** begin **
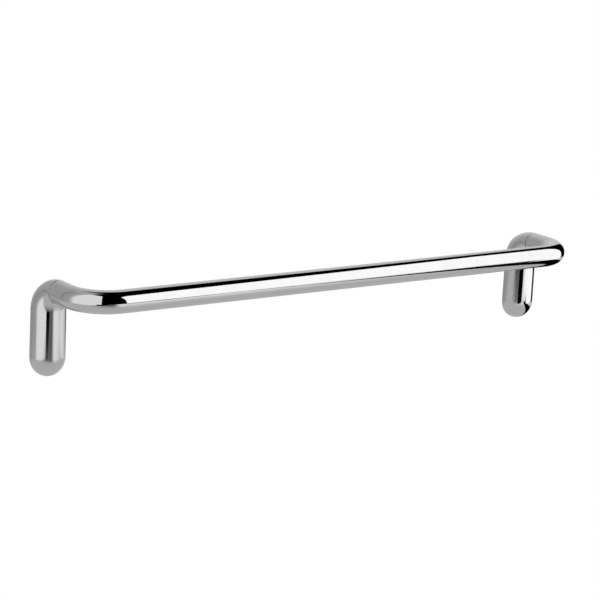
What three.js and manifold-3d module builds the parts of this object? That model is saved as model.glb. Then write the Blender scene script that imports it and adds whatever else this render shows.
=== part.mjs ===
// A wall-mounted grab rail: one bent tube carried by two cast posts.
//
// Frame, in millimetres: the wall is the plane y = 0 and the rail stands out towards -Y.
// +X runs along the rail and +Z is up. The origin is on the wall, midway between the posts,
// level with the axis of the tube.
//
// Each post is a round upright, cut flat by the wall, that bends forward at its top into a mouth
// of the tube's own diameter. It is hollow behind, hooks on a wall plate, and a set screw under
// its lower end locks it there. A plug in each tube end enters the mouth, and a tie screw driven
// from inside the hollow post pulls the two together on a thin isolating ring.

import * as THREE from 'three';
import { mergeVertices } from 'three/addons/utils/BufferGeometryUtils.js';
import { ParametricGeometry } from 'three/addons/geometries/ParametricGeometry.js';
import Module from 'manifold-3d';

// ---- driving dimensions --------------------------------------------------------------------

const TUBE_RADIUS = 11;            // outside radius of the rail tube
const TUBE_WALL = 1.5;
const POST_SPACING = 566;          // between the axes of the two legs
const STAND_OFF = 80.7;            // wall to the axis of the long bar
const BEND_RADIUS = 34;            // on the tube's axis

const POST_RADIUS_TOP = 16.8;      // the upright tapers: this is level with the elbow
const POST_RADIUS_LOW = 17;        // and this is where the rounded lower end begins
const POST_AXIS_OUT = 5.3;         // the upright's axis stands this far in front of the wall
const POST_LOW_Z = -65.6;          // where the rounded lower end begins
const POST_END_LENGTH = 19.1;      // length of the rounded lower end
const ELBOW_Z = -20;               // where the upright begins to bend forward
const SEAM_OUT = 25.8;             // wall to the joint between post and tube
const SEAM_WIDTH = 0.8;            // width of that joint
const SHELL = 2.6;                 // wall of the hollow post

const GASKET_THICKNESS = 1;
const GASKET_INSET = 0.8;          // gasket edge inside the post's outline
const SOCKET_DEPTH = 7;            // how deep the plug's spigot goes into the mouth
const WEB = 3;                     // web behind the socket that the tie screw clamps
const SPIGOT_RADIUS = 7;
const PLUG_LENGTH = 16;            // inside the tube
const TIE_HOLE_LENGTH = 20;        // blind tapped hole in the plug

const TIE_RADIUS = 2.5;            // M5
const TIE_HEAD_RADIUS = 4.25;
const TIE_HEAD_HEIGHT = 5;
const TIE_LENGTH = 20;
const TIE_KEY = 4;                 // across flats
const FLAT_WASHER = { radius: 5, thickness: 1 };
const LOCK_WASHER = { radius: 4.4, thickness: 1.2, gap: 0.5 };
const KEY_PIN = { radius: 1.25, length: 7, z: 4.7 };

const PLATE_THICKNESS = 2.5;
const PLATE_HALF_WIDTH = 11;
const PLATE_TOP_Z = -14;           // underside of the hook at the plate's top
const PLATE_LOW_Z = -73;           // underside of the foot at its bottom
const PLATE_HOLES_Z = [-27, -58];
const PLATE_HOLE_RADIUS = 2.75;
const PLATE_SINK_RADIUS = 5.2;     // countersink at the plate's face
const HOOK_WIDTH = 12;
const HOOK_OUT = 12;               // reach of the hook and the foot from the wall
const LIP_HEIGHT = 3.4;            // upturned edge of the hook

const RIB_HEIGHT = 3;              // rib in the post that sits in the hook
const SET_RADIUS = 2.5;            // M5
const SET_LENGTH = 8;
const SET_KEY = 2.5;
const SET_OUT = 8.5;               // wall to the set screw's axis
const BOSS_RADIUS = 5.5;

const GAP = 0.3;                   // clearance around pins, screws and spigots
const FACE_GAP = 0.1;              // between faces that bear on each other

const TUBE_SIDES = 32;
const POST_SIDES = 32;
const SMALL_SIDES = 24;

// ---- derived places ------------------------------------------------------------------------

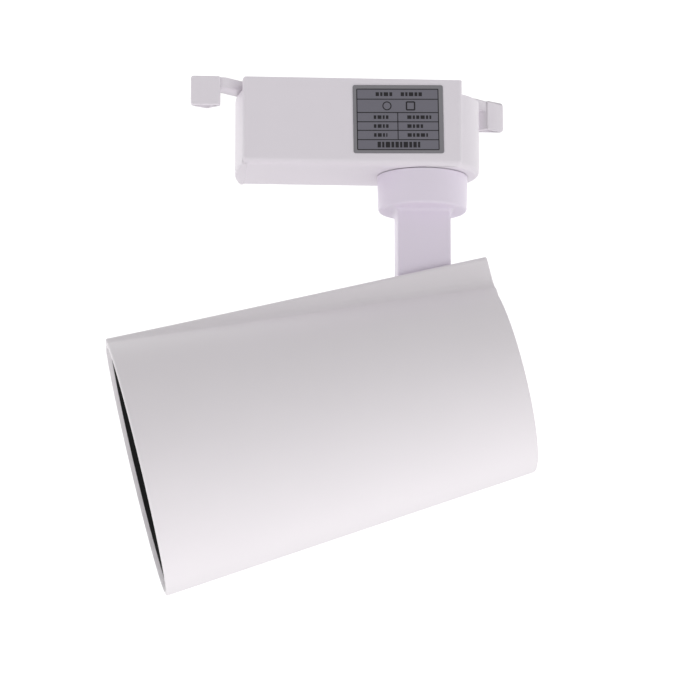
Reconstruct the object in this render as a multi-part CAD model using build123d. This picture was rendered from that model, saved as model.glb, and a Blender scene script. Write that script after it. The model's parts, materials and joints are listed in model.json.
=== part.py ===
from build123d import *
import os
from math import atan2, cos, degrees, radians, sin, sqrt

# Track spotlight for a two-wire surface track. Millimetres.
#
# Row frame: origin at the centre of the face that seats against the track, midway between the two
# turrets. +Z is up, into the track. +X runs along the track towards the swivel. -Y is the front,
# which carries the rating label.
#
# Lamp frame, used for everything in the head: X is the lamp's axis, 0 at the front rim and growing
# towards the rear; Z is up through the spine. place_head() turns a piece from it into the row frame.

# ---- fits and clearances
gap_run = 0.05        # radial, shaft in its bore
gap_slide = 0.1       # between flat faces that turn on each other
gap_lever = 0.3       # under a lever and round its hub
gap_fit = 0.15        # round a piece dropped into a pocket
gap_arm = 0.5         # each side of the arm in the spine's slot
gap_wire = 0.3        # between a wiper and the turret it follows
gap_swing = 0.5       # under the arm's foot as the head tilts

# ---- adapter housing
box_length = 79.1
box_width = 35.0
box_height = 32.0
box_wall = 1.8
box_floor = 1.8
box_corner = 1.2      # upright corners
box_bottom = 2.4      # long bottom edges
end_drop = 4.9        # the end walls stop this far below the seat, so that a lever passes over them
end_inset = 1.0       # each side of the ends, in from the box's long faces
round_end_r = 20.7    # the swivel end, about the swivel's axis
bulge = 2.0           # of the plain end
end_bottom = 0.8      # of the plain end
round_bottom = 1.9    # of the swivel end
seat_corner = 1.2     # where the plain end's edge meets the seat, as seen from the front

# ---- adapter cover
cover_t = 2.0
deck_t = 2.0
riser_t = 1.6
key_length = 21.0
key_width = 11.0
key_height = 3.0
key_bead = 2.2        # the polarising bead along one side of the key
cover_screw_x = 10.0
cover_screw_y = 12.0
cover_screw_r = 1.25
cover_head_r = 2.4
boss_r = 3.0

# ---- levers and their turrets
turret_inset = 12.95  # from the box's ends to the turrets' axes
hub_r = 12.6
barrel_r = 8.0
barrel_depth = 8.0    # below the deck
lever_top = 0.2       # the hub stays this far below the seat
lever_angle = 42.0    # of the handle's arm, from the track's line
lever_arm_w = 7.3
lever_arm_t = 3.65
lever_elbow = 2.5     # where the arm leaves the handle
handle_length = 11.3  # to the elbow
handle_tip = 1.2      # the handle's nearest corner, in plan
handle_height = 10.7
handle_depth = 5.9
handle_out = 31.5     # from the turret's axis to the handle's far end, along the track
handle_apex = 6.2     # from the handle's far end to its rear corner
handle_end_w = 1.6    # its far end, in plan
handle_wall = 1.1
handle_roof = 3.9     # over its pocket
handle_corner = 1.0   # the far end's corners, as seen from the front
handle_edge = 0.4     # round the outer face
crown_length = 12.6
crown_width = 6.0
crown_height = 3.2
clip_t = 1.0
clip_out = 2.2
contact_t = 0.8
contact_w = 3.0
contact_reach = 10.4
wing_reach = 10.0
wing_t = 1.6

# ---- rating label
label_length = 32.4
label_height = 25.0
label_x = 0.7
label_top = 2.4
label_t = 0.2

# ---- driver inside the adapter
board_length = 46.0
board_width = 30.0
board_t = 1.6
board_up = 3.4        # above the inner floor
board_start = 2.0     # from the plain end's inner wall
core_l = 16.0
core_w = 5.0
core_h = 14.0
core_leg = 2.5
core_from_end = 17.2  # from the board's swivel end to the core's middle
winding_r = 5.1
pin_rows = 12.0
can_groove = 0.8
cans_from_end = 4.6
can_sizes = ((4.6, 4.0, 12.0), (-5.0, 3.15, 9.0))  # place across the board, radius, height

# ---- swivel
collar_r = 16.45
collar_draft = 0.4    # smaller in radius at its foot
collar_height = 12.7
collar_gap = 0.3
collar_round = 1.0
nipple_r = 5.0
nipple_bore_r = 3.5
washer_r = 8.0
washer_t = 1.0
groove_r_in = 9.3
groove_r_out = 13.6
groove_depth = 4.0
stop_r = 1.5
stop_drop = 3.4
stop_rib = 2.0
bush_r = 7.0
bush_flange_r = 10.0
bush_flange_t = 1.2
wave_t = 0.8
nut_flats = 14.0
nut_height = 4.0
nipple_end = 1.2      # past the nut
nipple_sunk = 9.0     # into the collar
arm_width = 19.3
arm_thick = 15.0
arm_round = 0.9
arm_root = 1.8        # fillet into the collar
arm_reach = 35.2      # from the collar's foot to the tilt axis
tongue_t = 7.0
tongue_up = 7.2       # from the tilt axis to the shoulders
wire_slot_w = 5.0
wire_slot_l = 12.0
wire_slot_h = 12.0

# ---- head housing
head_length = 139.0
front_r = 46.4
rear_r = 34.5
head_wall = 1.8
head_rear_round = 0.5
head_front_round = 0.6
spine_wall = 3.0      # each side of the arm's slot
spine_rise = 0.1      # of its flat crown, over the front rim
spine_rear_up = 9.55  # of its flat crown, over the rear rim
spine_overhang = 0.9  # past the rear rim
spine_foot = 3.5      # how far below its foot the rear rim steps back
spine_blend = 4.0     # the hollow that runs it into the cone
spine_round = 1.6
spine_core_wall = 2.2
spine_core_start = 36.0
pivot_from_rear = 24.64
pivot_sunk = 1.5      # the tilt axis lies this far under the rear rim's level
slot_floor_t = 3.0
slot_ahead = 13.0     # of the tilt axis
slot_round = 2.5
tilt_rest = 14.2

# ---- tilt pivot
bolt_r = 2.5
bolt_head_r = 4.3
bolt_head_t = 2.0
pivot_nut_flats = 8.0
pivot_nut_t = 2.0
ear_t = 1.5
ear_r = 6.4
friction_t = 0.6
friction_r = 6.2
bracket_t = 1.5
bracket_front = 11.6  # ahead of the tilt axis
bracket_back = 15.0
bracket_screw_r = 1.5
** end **
§ **Stated exercise**:
Give back exactly the stretch that opens on the line with "Reconstruct the object" and closes on the line with "gap_swing = 0.5".

§ **Answer below**:
Reconstruct the object in this render as a multi-part CAD model using build123d. This picture was rendered from that model, saved as model.glb, and a Blender scene script. Write that script after it. The model's parts, materials and joints are listed in model.json.
=== part.py ===
from build123d import *
import os
from math import atan2, cos, degrees, radians, sin, sqrt

# Track spotlight for a two-wire surface track. Millimetres.
#
# Row frame: origin at the centre of the face that seats against the track, midway between the two
# turrets. +Z is up, into the track. +X runs along the track towards the swivel. -Y is the front,
# which carries the rating label.
#
# Lamp frame, used for everything in the head: X is the lamp's axis, 0 at the front rim and growing
# towards the rear; Z is up through the spine. place_head() turns a piece from it into the row frame.

# ---- fits and clearances
gap_run = 0.05        # radial, shaft in its bore
gap_slide = 0.1       # between flat faces that turn on each other
gap_lever = 0.3       # under a lever and round its hub
gap_fit = 0.15        # round a piece dropped into a pocket
gap_arm = 0.5         # each side of the arm in the spine's slot
gap_wire = 0.3        # between a wiper and the turret it follows
gap_swing = 0.5       # under the arm's foot as the head tilts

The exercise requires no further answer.